I also chanced upon an article on the Boston Globe today...great article on the state of tennis these days...

Is tennis really less fun than it used to be?
By Leland de la Durantaye September 11, 2005

'IN THE 11 YEARS since Sports Illustrated ran a cover story asking the ominous question, ''Is Tennis Dying?" not a few fans have found themselves answering ''yes." But the ecstatic play at this year's US Open--epitomized by Andre Agassi's defeat of a resurgent James Blake in a fifth-set tie-breaker in the wee hours last Wednesday--is making many change their minds.

Tennis has always been a game of drastic pronouncements. Most credit its invention to medieval French monks, who would bellow tenez (''get ready") at opponents across hallowed halls and sacred arcades. By the 13th century, the game's popularity had hit such a dangerously fevered pitch that both the Pope and King Louis IV tried to ban it.

Wimbledon may have the tradition and Roland Garros the rich red clay, but the most electrifying event of the tennis year is the one ending tonight in Flushing Meadows. The fastest and loudest tournament in the world got its start, appropriately enough, in a casino (the first US Open was held at the Newport Casino in 1881). Over the years, the tournament has been through changes of venue, status (professionalization came in 1968), demographics (in 1968 Arthur Ashe became the first African-American man to win a Grand Slam event), and rules (the tie-breaker was introduced in 1970 after F.D. Robbins needed a numbing 100 games to defeat Dick Dell), but it remains the most truly ecstatic of tournaments.

Many look back to the Open of the 1970s as the heyday of tennis ecstasy. After besting Ashe in a dramatic five-set final in 1972, Ilie ''Nasty" Nastase was literally mobbed by supporters. Bjorn Borg, with his uncannily elegant play, flowing hair, and legendarily tight Fila shorts, dominated the tour, but he could never master the Open. In 1976 and '78 Borg lost the final to a brash player with a bowl cut, a Playboy Playmate wife, and the weirdest racket ever made, Wilson's steel T2000. ''New Yorkers love it when you spill your guts out there," burbled the victorious Jimmy Connors. ''Spill your guts at Wimbledon and they make you stop and clean it up."

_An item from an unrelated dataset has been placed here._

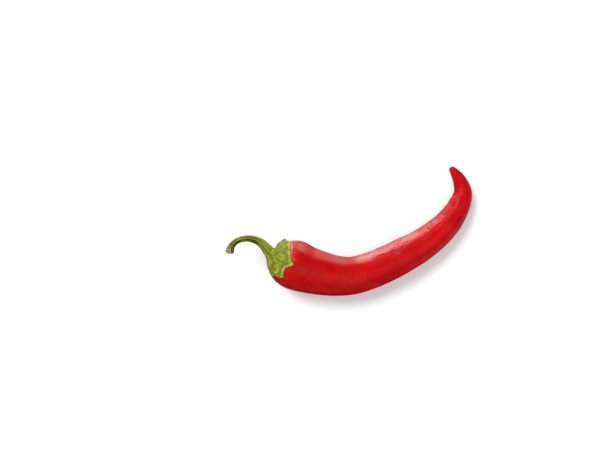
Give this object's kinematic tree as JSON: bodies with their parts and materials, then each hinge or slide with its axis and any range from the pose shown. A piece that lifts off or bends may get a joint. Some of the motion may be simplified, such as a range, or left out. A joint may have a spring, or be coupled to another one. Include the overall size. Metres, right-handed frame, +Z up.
{
  "type": "chilli pepper",
  "caption": "Fresh red chilli pepper lying on its side: a long glossy pod bent like a horn to a blunt point, with a green toothed calyx and a thin curved stalk",
  "frame": {"origin": "on the surface it lies on, under the middle of its bounding box", "axes": "+X along its length from the stalk towards the bend before the tip, +Y towards the inside of the bend, +Z up off the surface"},
  "size_m": [0.111, 0.0584, 0.0214],
  "materials": {
    "pod_skin": "smooth waxy red skin with a soft gloss and fine wrinkles",
    "calyx_green": "bumpy mottled yellow-green, satin",
    "stalk_green": "ribbed olive green, satin, dry and brown at the cut end"
  },
  "bodies": {
    "root": {"pod": "pod_skin", "calyx": "calyx_green", "stalk": "stalk_green"}
  },
  "joints": []
}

The next year McEnroe took over the gut-spilling, winning three finals in a row--two against Borg and a third against Vitus Gerulaitis, a fellow New Yorker with a modish mullet, a name that would do well on a recreational drug for aging Europeans, and an affection for all-night partying at places like Andy Warhol's Factory, where he and Nastase came to be as welcome as Bianca Jagger.

By the '80s, however, the fun seemed to have vanished. Some blame the rise of Ivan Lendl, the dour, machine-like Czech who played in eight consecutive finals and paved the way for a legion of big servers with bland personalities. McEnroe (who won his last Open in 1984) has suggested that the culprit was technology, pointing the finger at new developments in racket construction made for a game which privileged power over finesse.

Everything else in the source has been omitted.